Ellas, de las pocas excepciones femeninas en un mundo repleto de diseñadores hombres, revolucionaron la moda al acercarse a ella sin los prejuicios sociales con los que esta industria ha cargado durante el siglo XX: ni el vestido sirve necesariamente para seducir, ni la belleza es unívoca, ni la estética femenina debe servir para complacer. Antes, Chanel, que no era feminista pero sí mujer, había dinamitado los cánones sociales al basarse en una mujer activa y dueña de su vida en una época, la de entreguerras, en la que se les demandaba ser solo objeto de miradas. Sus invenciones –o más bien, préstamos del armario masculino o del deporte– fueron socialmente tan reveladoras que aún hoy no han sido superadas, de ahí que Chanel sea un uniforme que no necesite cambiar para seguir los vaivenes de las tendencias.

Por otro lado, en el siglo XXI asistimos por fin a un aumento sustancial de mujeres en las direcciones creativas de grandes casas de moda.
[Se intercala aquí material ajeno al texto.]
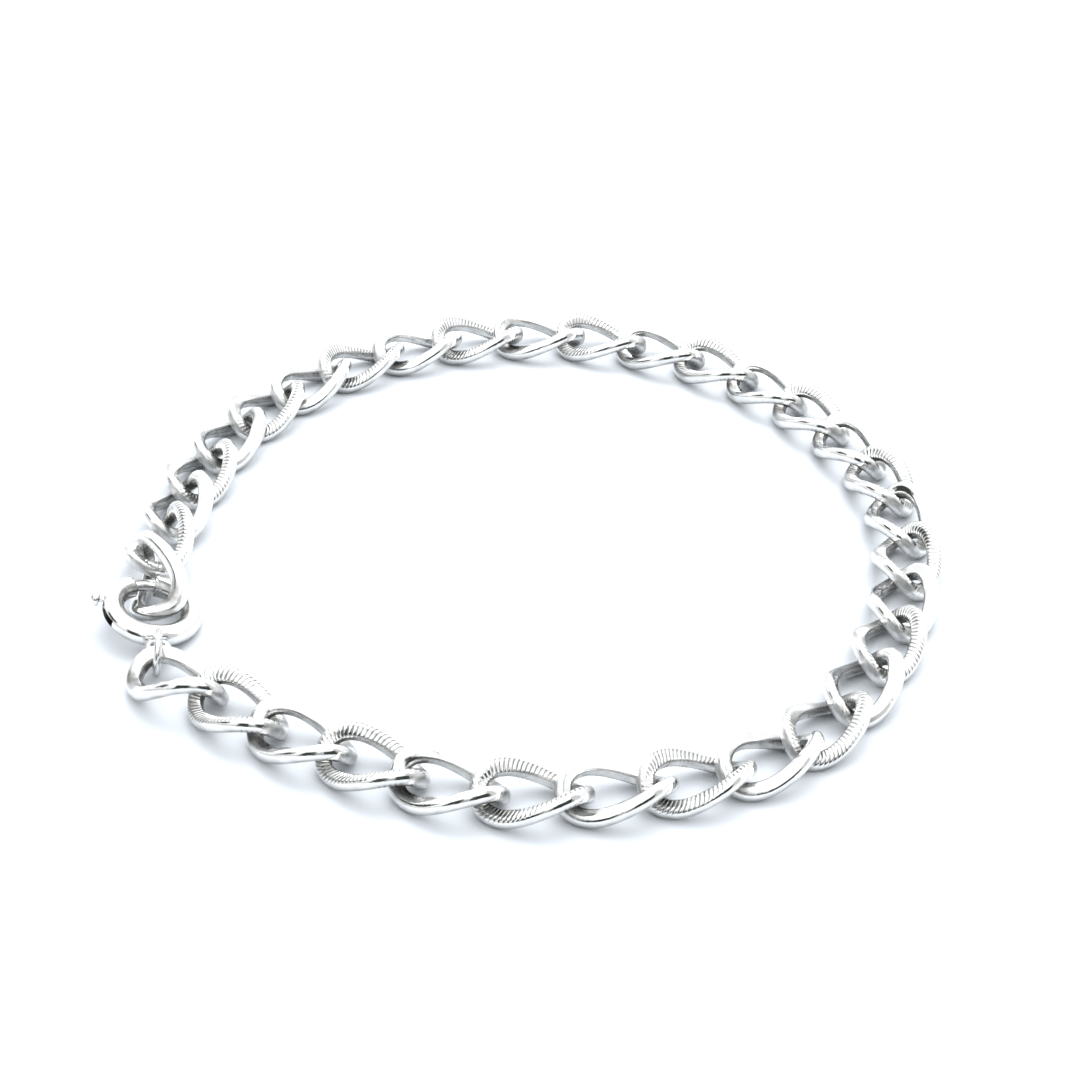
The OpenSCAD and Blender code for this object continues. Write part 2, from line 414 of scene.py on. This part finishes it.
# %% [markdown]
# ## Lines cut across a link
# Every second link has fine lines cut across its faces with a graver, about three to a millimetre.
# They stand out as bright lands and grey grooves. A bump texture would do from afar, but its edge
# would stay smooth, so the lines are cut into the mesh: four rings of points for each line, two on the
# land and two in the groove. The lines lean, so the rings lean with them: the outer side of each lags
# behind the inner side. The cutter runs out where the outer side turns down. At the worn ends of a
# link the lines are shallower.

# %% Cutting the lines
LINE_PITCH, LINE_DEPTH, LINE_LEAN = 0.305 * MM, 0.035 * MM, 0.42 * MM
LINE_STEPS = [(0.0, 0.0), (0.48, 0.0), (0.64, 1.0), (0.84, 1.0)]  # shares of the pitch, and depth
line_count = round(around / LINE_PITCH)


def cut_strip():
    """All rings' shares of the length, their angles, and how deep the cutter goes at each."""
    share, deep = np.array([
        ((k + part) / line_count, deep) for k in range(line_count) for part, deep in LINE_STEPS]).T
    t = np.interp(share * around, run, steps)
    return share, t, deep * (1 - 0.5 * ramp(np.abs(np.cos(t)), 0.80, 1.0))


def cutter_runs_out(u):
    """1 on the cut faces, and 0 on the rounding of the outer side."""
    return ramp(u, 0.86, 0.70)


def cut_heights(deep):
    """Section heights with the lines cut in, above and below."""
    u, v = section.T
    share = ramp(np.abs(v), 0.42, 0.52) * cutter_runs_out(u)
    return v - np.sign(v) * share * deep[:, None] * LINE_DEPTH / (STRIP_THICK / 2)


print("lines on a cut link:", line_count)

# %% [markdown]
# ## The chain
# An Array modifier could repeat one link along a curve, but each of the thirty-three has to lie
# exactly over its own solid, so they are made one by one. They differ a little, as hand-finished
# links do: the map of each starts elsewhere, so no two show the same scratches. Shade is painted on
# the inner side, in the cut lines, as a dark reflection along the inner top edge, and as the shadow
# of the next link where it covers the face, with some tarnish there. The outer side of both ends is
# rubbed dull and painted grey, as it mirrors the shadowed table and the next link. Each link replaces
# its solid and rides on the chain.

# %% Wear and painted shade on a link
def link_wear_and_shade(t, deep):
    """Where a link is rubbed, and where shade is painted on it, for each point of its rings."""
    u, v = section[:, 0][None, :], section[:, 1][None, :]
    to_end = np.abs(np.cos(t))[:, None]
    end = ramp(to_end, 0.92, 0.98)
    outer, inner = ramp(u, 0.55, 0.90), ramp(u, -0.82, -0.94)
    inner_edge = (u < -0.78) & (np.abs(v) > 0.4) & (np.abs(v) < 0.68)
    groove = np.where(np.abs(v) > 0.42, deep[:, None] * cutter_runs_out(u), 0)
    # The next link lies over one face at each end: above on one side of the middle, and below on
    # the other. That face gets a painted shadow of the next link, with some tarnish.
    next_side = np.clip(0.35 + 2.4 * (np.cos(t) * np.sin(t))[:, None] * np.sign(v), 0, 1)
    covered = next_side * ramp(to_end, 0.42, 0.82) * ramp(u, 0.75, 0.55)
    # Painted shade: on the inner side, darkest at the ends; a painted dark reflection along the inner
    # top edge; in the grooves; where the next link covers the face; and on the outer side of the ends,
    # which mirrors the shadowed table.
    spots = (0.42 + 0.5 * end) * inner, 0.85 * inner_edge, 0.9 * groove, covered, 0.55 * end * outer
    shade = np.maximum.reduce(np.broadcast_arrays(*spots))
    return {"rub": np.clip(end * outer + 0.35 * inner, 0, 1), "shade": shade}


print("wear is worked out for", len(section), "points of each ring")

# %% The thirty-three links
PLAIN_RINGS = 168
MAP_SHIFT = 31 * MM
LINE_CORNER = math.radians(38)  # the lines' corners are sharper than this, and the wire's are not

even = np.linspace(0, 1, PLAIN_RINGS, endpoint=False)
plain_wire = (even, np.interp(even * around, run, steps), np.zeros(PLAIN_RINGS))
cut_wire = cut_strip()
links = []
for number, node in enumerate(link_names, 1):
    plain = number % 2 == 1
    share, t, deep = plain_wire if plain else cut_wire
    rings = wire_rings(share, cut_heights(deep), 0 if plain else LINE_LEAN)
    middle, axes = link_place(node)
    along = np.append(share, 1) * around + number * MAP_SHIFT
    metal = polished if plain else cut
    link = skin(f"fine_{node}", rings @ axes + middle, along, metal, link_wear_and_shade(t, deep))
    if not plain:
        link.data.set_sharp_from_angle(angle=LINE_CORNER)
    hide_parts(node)
    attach(link, "chain")
    links.append(link)
print("link triangles:", sum(2 * len(link.data.polygons) for link in links))

# %% [markdown]
# ## The spring ring
# The clasp is a ring of tube with a mouth. A bolt slides inside it, pushed shut by a spring, and its
# thumb knob sticks out through a slot. A Boolean modifier could cut the mouth and the slot, but it
# leaves long thin faces that spoil a polished shine. So the tube is swept twice, outside and inside,
# and the faces over the slot are left out of both skins. As both have the same rings, each wall
# between them is a row of faces between matching points.

# %% Sizes of the clasp
CLASP_PLACE = Matrix.Translation(Vector((-26.54, -11.8046, 1.46307)) * MM)
for angle, axis in ((16.2772, "Z"), (13.4, "Y"), (5.2, "X")):
    CLASP_PLACE = CLASP_PLACE @ Matrix.Rotation(math.radians(angle), 4, axis)
RING_R, TUBE_R, BORE_R, BOLT_R = 2.775 * MM, 0.775 * MM, 0.485 * MM, 0.425 * MM
MOUTH_FROM, MOUTH_TO = 81, 115
KNOB_AT, KNOB_TRAVEL, SLOT_HALF = 166, 39, 0.28 * MM
SLOT_SPARE = math.degrees(math.asin(SLOT_HALF / RING_R))


def clasp_frame(points):
    """Points from the clasp's own frame to the table's."""
    turn = np.array(CLASP_PLACE.to_3x3())
    return np.asarray(points) @ turn.T + np.array(CLASP_PLACE.translation)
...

No es casual. Afortunadamente, cada vez más mujeres disponen de su propio dinero. Pero, sobre todo, ahora no se venden solo perfumes, también ropa: el año pasado, de los casi 30.000 millones de euros que facturó el grupo LVMH –dueño de Dior, Louis Vuitton, Givenchy o Celine, entre otros– el 47% vino de la venta de prendas y complementos. Ya no es necesario epatar, sí lo es vestir. De ahí que, por ejemplo, cuando Virginie Viard sustituyó a Karl Lagerfeld en la dirección creativa de Chanel, el consejero delegado de la enseña, Bruno Pavlovsky, anunciara la sucesión diciendo que «además de conocer como nadie el trabajo de la maison, Virginie es una mujer de hoy: tiene un punto de vista muy marcado, entiende las necesidades de nuestras clientas y es capaz de darle al legado de la firma una nueva idea de feminidad». Puede que sus colecciones no sean tan efectistas como las de su antecesor, que fue el rey de la moda como entretenimiento, pero sí lucrativas: a pesar de subir los precios, Chanel ha dinamitado las ventas anuales aumentando casi un 30% su facturación. Lo ha hecho con diseños orquestados por Viard, repletos de bolsillos, suelas planas, punto holgado y cremalleras. Algo similar a lo que hace su competidora Maria Grazia Chiuri en Dior, la primera mujer en encargarse de la firma. Sus camisetas, sandalias planas, plumíferos y pantalones anchos han saneado las cuentas de la casa y no paran de beneficiarla desde que entró, allá por 2017. Feminista declarada, Chiuri comentaba en 2019 en una entrevista en The Guardian: «Cuando le contaba a la gente que iba a entrar en Dior, todos me decían que era una marca muy femenina. Pero para mí el concepto de feminidad significa algo muy distinto de lo que puede significar para un hombre».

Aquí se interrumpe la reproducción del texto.